Is the Gujarat UCC Reformist, Symbolic, or Politically Driven?


The honest answer is: all three, in varying measures across different provisions.


Reformist: The substantive provisions on polygamy abolition, halala elimination, equal inheritance, and mahr protection are genuinely transformative for Muslim women in Gujarat, as the BMMA surveys and Mohanty & Shalini's analysis confirm. These are not merely symbolic, they create enforceable legal rights with criminal and civil sanctions. For the approximately 9-10% Muslim population of Gujarat, this is substantive legal reform.


Symbolic: The adoption omission, the retention of restitution of conjugal rights, and the absence of any provision on LGBTQ+ civil relationships suggest that the Code is not designed to comprehensively address all gender injustice, only the politically useful subset of injustices associated with minority personal law.

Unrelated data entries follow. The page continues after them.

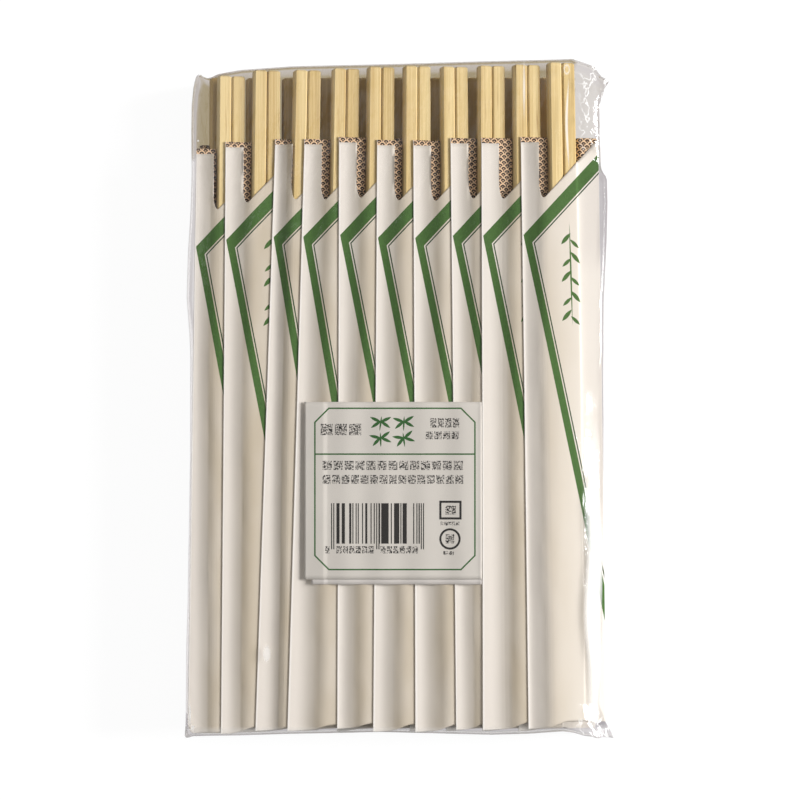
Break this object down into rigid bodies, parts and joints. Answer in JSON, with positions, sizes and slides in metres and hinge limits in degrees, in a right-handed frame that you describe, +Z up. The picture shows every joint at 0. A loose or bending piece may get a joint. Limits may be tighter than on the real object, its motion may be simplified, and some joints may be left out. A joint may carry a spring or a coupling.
{
  "type": "pack of bamboo chopsticks",
  "caption": "Sealed clear bag of bamboo chopsticks, each pair in a folded paper sleeve, lying in shingled rows under a plain label card.",
  "frame": {"origin": "middle of the pack's flat underside", "axes": "+X across the pairs to the right, +Y along the chopsticks to their bare heads, +Z up to the label"},
  "size_m": [0.1392, 0.2196, 0.0242],
  "materials": {
    "bamboo": "bare planed bamboo with fine lengthwise grain",
    "sleeve_paper": "matt white sleeve paper with a green stripe, brown patterned inside",
    "label_paper": "smooth off-white card with a thin green frame",
    "clear_film": "clear glossy thin film"
  },
  "bodies": {
    "root": {"back_pair_01": "bamboo", "back_pair_02": "bamboo", "back_pair_03": "bamboo", "back_pair_04": "bamboo", "back_pair_05": "bamboo", "back_pair_06": "bamboo", "back_pair_07": "bamboo", "back_pair_08": "bamboo", "back_pair_09": "bamboo", "back_pair_10": "bamboo", "back_sleeve_01": "sleeve_paper", "back_sleeve_02": "sleeve_paper", "back_sleeve_03": "sleeve_paper", "back_sleeve_04": "sleeve_paper", "back_sleeve_05": "sleeve_paper", "back_sleeve_06": "sleeve_paper", "back_sleeve_07": "sleeve_paper", "back_sleeve_08": "sleeve_paper", "back_sleeve_09": "sleeve_paper", "back_sleeve_10": "sleeve_paper", "clear_bag": "clear_film", "front_pair_01": "bamboo", "front_pair_02": "bamboo", "front_pair_03": "bamboo", "front_pair_04": "bamboo", "front_pair_05": "bamboo", "front_pair_06": "bamboo", "front_pair_07": "bamboo", "front_pair_08": "bamboo", "front_pair_09": "bamboo", "front_pair_10": "bamboo", "front_sleeve_01": "sleeve_paper", "front_sleeve_02": "sleeve_paper", "front_sleeve_03": "sleeve_paper", "front_sleeve_04": "sleeve_paper", "front_sleeve_05": "sleeve_paper", "front_sleeve_06": "sleeve_paper", "front_sleeve_07": "sleeve_paper", "front_sleeve_08": "sleeve_paper", "front_sleeve_09": "sleeve_paper", "front_sleeve_10": "sleeve_paper", "label_card": "label_paper", "middle_pairs": "bamboo", "middle_sleeve_01": "sleeve_paper", "middle_sleeve_02": "sleeve_paper", "middle_sleeve_03": "sleeve_paper", "middle_sleeve_04": "sleeve_paper", "middle_sleeve_05": "sleeve_paper", "middle_sleeve_06": "sleeve_paper", "middle_sleeve_07": "sleeve_paper", "middle_sleeve_08": "sleeve_paper", "middle_sleeve_09": "sleeve_paper", "middle_sleeve_10": "sleeve_paper"}
  },
  "joints": []
}
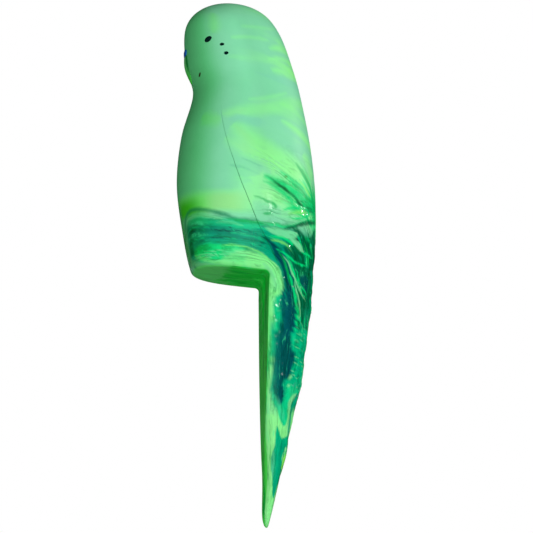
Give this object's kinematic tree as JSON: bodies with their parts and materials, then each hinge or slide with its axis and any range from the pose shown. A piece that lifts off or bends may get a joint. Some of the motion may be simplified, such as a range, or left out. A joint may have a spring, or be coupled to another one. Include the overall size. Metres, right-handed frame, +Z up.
{
  "type": "shelf-sitter bird figure",
  "caption": "Stylised budgerigar figure that sits on the edge of a shelf, its long tail hanging down in front of the shelf's edge.",
  "frame": {"origin": "inner corner of the notch under the bird, on its centre plane, where the shelf's top edge goes", "axes": "+Z up to the crown with the seat in Z = 0, -Y the way the bird faces, +X towards the bird's own left wing"},
  "size_m": [0.044, 0.0562, 0.1965],
  "materials": {
    "marbled_body": "marbled mint, neon green, emerald and teal, satin at the head and glossy at the rump",
    "marbled_wing": "marbled like the body, the swirls running on from it",
    "beak_green": "satin green",
    "cere_blue": "glossy dark blue",
    "spot_black": "glossy black with a green cast",
    "throat_olive": "satin dark olive"
  },
  "bodies": {
    "root": {"body": "marbled_body", "wing_left": "marbled_wing", "wing_right": "marbled_wing", "beak": "beak_green", "cere": "cere_blue", "eye_left": "spot_black", "eye_right": "spot_black", "cheek_spots_left": "spot_black", "cheek_spots_right": "spot_black", "throat_spot_left": "throat_olive", "throat_spot_right": "throat_olive"}
  },
  "joints": []
}
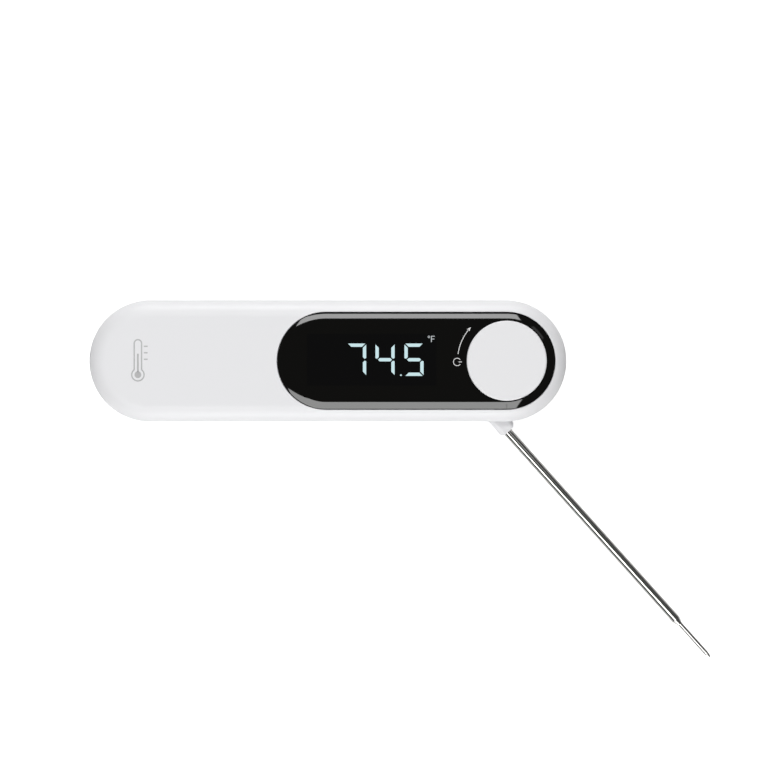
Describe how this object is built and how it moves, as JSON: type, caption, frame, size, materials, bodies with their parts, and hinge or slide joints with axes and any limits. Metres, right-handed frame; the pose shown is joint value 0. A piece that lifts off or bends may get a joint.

Politically Driven: The live-in relationship provisions are the clearest indicator of political motivation over legal principle. There is no compelling constitutional case for mandatory police notification of consensual adult cohabitation. The provision serves a moral-regulatory function (discouraging live-in relationships among the population the government considers socially problematic) rather than a rights-protective function.


CONCLUDING ASSESSMENT

Any honest analysis of the Gujarat UCC must acknowledge that it did not emerge from a decade of consultative law reform. It emerged in a specific political context, a BJP government in a BJP stronghold, in 2026, following Uttarakhand's politically successful enactment of a similar law in 2024.


However, that does not automatically make the substantive content wrong. A law can be politically motivated and still contain genuine reforms. The equal inheritance rights for daughters, the universal ban on polygamy, the protections for women in live-in relationships, these are substantive legal improvements regardless of the government's electoral motives for enacting them.


Political motivations have produced genuine legal change many times in Indian history.